PROBLEM. Quote exactly, and only, the lines of the material below from the line with "The Blender code" through the line with "high the things".

MATERIAL SHOWN.
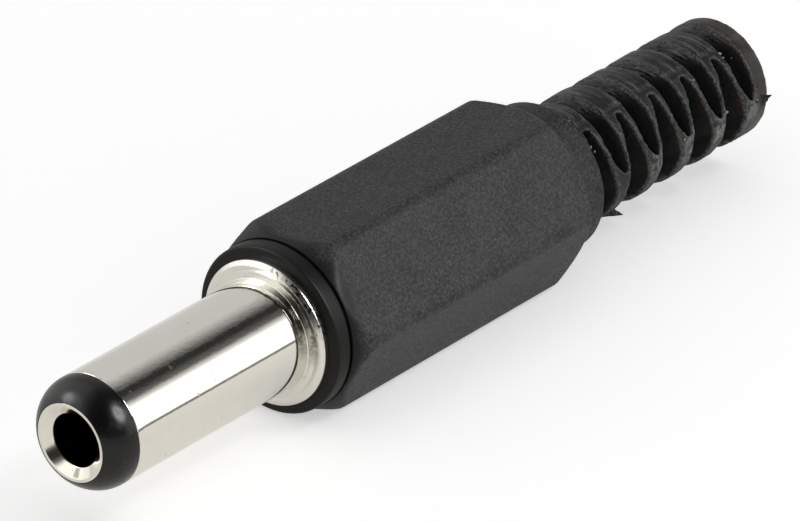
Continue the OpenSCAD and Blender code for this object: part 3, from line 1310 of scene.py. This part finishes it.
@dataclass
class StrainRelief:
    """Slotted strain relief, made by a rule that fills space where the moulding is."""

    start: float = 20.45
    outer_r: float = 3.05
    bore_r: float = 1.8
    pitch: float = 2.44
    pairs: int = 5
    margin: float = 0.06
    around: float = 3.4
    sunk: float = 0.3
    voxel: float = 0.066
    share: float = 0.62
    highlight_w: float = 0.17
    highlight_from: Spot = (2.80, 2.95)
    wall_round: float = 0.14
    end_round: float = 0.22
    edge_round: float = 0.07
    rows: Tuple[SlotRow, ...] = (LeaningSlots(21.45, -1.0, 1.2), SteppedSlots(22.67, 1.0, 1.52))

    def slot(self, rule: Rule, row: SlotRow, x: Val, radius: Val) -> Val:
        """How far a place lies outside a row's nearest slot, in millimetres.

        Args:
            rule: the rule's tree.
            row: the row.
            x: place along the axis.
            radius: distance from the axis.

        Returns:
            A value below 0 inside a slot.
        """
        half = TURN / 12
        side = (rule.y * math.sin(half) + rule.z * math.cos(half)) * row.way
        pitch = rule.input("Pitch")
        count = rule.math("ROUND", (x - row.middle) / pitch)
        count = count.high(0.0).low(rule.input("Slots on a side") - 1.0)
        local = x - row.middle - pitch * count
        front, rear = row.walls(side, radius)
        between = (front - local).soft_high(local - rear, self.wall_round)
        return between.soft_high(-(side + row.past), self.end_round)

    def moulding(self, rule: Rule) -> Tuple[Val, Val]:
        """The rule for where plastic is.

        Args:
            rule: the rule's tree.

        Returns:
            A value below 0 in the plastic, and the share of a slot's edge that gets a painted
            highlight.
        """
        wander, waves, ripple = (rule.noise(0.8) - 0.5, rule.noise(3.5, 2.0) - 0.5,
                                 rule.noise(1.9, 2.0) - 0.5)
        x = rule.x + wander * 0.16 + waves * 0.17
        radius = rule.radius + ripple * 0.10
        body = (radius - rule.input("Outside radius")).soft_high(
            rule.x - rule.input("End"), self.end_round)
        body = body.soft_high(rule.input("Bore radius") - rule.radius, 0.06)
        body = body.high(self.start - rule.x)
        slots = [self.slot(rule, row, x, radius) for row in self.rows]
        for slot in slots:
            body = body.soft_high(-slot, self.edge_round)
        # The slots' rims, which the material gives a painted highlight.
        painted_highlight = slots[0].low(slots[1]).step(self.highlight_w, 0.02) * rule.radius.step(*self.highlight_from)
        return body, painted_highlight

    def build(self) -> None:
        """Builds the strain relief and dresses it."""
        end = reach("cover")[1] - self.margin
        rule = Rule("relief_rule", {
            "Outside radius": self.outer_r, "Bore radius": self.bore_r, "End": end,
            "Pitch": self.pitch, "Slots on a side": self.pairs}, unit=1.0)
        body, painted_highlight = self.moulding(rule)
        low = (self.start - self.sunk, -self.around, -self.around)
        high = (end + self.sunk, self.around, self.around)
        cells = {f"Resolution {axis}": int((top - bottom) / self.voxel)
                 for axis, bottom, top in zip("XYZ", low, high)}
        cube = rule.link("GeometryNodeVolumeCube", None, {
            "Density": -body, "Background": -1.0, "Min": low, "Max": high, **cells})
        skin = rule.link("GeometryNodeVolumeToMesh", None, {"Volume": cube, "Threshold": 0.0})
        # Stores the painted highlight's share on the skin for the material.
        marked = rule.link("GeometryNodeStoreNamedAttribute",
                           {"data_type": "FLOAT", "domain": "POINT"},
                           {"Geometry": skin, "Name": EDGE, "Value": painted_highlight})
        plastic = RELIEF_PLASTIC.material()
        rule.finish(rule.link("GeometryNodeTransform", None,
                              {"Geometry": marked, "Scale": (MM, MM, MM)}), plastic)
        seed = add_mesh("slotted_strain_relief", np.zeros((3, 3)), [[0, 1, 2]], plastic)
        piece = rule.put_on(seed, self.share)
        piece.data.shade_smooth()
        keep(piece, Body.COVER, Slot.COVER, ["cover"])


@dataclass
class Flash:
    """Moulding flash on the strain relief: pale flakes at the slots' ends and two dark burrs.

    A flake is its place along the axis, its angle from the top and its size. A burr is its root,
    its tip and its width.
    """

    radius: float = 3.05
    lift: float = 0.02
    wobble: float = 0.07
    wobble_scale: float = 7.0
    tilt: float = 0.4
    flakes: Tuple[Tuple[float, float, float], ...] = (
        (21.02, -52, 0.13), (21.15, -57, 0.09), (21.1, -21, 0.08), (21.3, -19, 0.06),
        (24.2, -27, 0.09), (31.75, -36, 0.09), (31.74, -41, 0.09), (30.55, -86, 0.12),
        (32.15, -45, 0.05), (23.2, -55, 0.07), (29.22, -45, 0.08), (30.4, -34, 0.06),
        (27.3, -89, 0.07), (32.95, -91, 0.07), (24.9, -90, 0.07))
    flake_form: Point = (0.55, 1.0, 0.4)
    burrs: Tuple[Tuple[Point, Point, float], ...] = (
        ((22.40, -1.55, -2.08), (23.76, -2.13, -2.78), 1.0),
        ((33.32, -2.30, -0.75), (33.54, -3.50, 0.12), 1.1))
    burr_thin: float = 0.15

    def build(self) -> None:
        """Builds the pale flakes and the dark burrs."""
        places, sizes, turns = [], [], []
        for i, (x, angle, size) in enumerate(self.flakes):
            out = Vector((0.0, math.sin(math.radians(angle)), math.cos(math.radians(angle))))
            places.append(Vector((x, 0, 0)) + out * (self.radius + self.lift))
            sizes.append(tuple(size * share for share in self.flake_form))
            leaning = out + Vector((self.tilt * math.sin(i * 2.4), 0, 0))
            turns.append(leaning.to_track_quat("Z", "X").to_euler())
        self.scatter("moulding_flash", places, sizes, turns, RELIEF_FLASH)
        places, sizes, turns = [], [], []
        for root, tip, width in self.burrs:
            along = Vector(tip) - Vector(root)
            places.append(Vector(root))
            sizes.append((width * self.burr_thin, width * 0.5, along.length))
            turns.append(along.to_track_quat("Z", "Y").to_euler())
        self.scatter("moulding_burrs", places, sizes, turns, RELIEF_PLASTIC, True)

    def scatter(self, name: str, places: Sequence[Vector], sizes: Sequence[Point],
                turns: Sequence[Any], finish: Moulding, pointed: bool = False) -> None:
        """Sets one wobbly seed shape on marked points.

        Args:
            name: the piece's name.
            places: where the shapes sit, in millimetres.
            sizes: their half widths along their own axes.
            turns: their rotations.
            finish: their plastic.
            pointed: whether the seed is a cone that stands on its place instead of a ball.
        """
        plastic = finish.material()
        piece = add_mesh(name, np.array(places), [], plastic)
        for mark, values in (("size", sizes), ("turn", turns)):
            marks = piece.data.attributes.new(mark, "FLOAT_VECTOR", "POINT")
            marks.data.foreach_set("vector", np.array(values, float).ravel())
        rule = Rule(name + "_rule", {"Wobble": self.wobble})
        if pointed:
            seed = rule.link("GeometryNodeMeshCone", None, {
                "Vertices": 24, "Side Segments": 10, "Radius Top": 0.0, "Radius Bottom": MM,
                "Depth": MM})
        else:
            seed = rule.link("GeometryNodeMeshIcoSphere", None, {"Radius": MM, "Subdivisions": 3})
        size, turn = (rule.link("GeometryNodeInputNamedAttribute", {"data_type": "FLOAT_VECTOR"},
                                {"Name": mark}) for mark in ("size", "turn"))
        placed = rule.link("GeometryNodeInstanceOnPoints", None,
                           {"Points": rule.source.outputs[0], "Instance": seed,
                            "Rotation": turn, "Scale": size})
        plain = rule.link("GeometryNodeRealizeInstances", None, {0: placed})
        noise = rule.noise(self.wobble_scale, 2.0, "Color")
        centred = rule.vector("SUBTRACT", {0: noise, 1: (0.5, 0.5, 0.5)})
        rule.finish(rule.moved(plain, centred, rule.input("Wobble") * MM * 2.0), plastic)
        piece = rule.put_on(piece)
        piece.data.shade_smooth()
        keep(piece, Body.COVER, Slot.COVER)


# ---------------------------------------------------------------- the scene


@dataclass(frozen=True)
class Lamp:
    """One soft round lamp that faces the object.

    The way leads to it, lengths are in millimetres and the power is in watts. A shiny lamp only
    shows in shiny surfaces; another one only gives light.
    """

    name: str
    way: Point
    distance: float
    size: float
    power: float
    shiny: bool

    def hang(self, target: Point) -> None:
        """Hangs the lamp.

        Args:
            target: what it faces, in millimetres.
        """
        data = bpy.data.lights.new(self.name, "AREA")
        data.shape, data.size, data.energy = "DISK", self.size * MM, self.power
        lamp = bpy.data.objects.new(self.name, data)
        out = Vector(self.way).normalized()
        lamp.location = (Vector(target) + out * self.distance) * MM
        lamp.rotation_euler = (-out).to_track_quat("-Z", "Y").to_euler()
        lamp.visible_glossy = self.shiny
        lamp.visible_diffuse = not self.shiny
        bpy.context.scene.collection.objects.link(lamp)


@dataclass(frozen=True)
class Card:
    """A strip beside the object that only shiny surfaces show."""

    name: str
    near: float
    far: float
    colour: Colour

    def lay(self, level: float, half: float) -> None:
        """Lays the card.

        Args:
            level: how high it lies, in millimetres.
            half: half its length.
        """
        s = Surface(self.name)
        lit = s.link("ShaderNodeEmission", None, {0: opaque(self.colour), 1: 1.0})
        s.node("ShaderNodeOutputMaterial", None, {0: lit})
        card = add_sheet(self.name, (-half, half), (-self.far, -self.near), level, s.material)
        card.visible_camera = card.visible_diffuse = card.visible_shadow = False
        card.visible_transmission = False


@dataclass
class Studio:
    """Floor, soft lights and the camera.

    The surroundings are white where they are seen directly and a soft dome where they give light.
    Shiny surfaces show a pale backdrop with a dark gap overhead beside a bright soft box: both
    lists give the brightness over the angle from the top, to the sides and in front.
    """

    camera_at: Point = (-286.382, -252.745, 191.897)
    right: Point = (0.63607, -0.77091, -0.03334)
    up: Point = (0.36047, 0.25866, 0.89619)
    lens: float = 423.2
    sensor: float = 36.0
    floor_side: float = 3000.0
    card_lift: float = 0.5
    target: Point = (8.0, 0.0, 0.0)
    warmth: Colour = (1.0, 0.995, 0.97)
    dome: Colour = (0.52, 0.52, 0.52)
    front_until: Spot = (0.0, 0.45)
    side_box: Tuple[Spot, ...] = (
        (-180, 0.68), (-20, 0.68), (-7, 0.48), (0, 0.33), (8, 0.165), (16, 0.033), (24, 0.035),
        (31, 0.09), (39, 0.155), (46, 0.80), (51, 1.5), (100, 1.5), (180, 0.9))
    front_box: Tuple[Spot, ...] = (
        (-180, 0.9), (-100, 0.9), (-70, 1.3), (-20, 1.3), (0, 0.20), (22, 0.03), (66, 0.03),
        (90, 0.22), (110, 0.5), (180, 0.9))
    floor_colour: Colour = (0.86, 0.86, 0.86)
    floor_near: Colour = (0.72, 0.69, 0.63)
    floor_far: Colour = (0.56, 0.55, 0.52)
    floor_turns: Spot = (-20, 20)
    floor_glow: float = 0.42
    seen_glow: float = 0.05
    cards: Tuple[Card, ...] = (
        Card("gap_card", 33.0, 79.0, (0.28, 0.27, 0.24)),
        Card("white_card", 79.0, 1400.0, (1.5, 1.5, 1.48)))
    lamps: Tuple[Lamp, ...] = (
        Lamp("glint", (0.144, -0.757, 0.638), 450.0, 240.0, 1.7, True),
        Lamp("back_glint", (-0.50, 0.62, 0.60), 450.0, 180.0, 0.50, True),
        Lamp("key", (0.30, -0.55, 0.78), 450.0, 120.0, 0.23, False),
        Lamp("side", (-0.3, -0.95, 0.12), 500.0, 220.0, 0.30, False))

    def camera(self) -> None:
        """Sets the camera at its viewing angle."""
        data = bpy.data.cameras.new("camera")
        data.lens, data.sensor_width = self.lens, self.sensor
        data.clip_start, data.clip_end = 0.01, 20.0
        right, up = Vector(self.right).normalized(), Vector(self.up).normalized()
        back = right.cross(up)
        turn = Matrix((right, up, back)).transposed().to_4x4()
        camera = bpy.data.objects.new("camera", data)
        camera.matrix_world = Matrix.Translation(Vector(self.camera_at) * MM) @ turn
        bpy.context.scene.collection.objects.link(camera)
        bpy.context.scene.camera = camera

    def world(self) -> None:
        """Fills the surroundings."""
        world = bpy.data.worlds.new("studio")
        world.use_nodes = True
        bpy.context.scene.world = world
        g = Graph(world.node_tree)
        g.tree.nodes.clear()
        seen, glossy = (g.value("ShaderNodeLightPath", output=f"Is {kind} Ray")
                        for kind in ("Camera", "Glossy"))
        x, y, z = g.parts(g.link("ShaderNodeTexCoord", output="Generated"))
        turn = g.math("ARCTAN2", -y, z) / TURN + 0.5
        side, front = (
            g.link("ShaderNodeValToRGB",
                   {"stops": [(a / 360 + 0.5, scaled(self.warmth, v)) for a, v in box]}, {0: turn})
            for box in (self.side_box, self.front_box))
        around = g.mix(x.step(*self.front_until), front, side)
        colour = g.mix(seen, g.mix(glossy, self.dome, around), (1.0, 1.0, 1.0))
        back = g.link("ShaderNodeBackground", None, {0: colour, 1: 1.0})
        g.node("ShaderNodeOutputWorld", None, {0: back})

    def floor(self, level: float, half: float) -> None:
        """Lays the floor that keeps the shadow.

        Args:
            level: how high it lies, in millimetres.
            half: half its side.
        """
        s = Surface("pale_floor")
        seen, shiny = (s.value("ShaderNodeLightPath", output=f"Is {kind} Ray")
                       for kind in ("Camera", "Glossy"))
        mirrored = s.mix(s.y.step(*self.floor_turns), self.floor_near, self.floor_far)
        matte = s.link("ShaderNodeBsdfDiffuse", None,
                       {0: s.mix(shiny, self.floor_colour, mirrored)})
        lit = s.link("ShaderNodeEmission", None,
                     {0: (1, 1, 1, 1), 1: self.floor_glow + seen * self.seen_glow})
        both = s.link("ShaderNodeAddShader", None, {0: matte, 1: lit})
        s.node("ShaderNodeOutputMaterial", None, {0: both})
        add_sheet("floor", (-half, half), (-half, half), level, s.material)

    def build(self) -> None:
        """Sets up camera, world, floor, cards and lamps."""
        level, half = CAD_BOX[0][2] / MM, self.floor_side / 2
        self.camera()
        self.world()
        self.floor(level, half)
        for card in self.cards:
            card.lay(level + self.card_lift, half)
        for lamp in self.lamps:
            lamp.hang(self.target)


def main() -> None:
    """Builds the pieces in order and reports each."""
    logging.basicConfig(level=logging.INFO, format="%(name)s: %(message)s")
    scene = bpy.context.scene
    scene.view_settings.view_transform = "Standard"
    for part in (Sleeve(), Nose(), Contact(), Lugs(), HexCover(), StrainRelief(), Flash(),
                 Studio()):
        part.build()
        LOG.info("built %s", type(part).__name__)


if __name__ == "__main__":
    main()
---
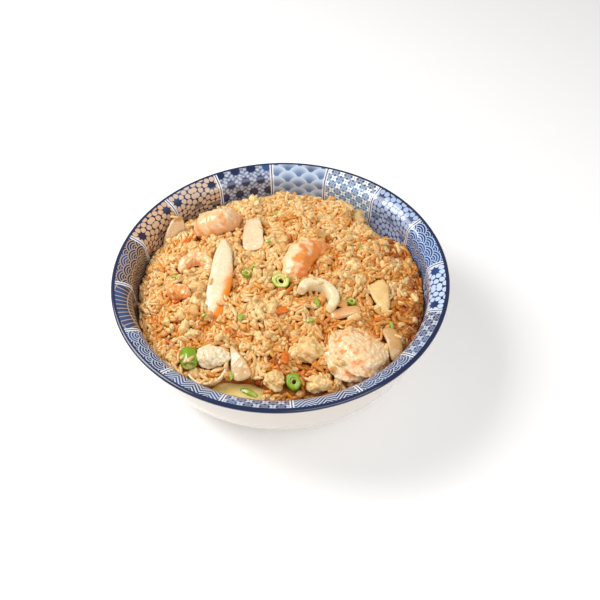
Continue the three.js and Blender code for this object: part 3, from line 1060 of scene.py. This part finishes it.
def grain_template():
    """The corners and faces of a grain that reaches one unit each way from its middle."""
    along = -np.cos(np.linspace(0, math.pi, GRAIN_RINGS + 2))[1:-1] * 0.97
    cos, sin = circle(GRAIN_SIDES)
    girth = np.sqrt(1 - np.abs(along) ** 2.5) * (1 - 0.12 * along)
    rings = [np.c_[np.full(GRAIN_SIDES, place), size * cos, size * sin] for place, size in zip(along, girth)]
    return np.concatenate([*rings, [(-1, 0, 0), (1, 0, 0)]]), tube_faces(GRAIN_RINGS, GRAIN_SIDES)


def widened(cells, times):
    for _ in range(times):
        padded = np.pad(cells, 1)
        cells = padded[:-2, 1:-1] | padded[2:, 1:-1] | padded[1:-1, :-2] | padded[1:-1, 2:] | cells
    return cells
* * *
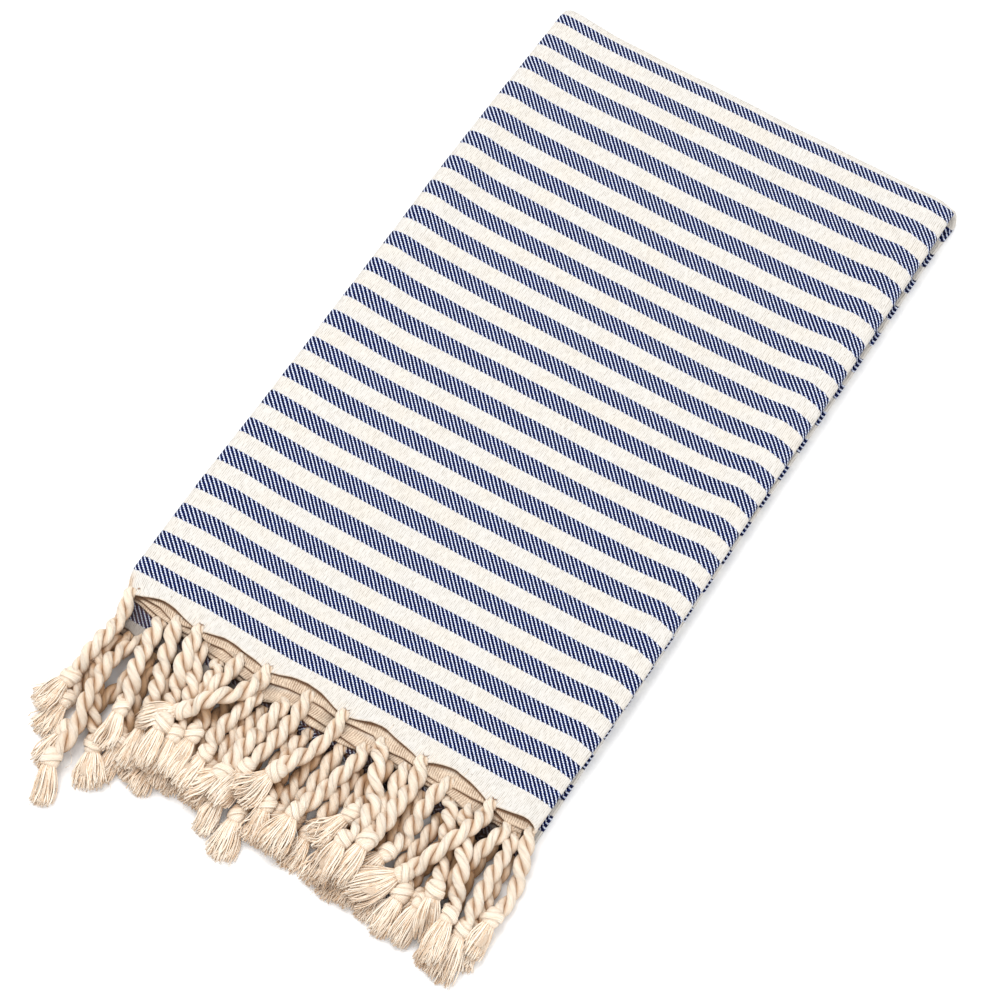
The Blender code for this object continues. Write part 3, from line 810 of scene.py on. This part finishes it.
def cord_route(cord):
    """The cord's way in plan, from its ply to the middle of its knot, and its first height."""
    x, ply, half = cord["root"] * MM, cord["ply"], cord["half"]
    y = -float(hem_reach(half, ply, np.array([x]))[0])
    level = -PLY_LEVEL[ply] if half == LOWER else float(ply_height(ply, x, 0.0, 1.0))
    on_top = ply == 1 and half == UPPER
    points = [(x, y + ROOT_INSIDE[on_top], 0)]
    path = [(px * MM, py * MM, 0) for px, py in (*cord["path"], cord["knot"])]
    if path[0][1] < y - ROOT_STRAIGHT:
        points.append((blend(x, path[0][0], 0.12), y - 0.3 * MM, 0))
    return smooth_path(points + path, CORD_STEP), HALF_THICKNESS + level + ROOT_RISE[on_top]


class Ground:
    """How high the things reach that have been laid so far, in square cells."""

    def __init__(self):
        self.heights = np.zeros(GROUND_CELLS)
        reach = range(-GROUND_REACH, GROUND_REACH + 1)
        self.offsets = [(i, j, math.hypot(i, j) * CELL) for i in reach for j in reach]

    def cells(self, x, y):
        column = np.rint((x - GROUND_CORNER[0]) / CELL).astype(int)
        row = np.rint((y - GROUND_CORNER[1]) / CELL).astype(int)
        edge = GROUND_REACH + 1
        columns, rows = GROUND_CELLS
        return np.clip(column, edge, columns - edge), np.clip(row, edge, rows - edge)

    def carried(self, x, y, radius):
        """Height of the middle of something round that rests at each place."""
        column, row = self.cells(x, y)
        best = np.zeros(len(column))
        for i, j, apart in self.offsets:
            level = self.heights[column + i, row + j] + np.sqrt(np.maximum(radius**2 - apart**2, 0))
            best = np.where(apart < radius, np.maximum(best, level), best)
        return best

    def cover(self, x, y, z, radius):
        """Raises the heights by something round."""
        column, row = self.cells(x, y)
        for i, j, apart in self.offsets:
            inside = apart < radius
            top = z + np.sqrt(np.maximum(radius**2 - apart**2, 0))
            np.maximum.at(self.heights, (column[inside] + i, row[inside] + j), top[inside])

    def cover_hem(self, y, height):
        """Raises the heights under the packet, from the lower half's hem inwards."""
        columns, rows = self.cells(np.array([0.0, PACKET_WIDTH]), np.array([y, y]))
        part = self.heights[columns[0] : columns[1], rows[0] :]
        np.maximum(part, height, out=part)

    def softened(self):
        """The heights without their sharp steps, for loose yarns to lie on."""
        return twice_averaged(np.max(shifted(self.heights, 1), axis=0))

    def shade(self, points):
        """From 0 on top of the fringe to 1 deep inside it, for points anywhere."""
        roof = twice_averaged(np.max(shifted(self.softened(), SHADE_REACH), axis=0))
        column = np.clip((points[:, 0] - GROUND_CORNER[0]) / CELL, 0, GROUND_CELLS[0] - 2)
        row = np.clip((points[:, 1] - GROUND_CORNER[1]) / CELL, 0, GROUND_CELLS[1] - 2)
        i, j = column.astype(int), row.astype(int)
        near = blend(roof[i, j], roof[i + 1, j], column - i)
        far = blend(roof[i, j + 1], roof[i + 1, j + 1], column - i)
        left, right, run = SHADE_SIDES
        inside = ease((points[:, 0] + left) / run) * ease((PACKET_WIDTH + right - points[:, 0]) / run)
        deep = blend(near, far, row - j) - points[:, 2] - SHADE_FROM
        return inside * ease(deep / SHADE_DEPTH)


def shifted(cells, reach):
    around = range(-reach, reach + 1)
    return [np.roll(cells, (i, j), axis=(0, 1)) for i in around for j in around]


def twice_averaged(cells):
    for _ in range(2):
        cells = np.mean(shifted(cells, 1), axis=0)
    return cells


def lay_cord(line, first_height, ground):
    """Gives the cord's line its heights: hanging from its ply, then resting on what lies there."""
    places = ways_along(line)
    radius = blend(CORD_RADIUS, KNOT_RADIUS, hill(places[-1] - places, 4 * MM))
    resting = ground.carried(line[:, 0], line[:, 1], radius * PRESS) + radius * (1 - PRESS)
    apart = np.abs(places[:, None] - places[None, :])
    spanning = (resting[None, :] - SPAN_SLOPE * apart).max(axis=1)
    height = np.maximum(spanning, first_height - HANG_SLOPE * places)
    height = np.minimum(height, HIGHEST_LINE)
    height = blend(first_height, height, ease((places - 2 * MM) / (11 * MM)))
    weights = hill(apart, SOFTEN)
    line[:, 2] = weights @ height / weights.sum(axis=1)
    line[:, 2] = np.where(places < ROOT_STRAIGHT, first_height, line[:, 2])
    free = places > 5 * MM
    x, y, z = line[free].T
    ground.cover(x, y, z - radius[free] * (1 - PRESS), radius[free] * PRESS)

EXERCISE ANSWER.
The Blender code for this object continues. Write part 3, from line 810 of scene.py on. This part finishes it.
def cord_route(cord):
    """The cord's way in plan, from its ply to the middle of its knot, and its first height."""
    x, ply, half = cord["root"] * MM, cord["ply"], cord["half"]
    y = -float(hem_reach(half, ply, np.array([x]))[0])
    level = -PLY_LEVEL[ply] if half == LOWER else float(ply_height(ply, x, 0.0, 1.0))
    on_top = ply == 1 and half == UPPER
    points = [(x, y + ROOT_INSIDE[on_top], 0)]
    path = [(px * MM, py * MM, 0) for px, py in (*cord["path"], cord["knot"])]
    if path[0][1] < y - ROOT_STRAIGHT:
        points.append((blend(x, path[0][0], 0.12), y - 0.3 * MM, 0))
    return smooth_path(points + path, CORD_STEP), HALF_THICKNESS + level + ROOT_RISE[on_top]


class Ground:
    """How high the things reach that have been laid so far, in square cells."""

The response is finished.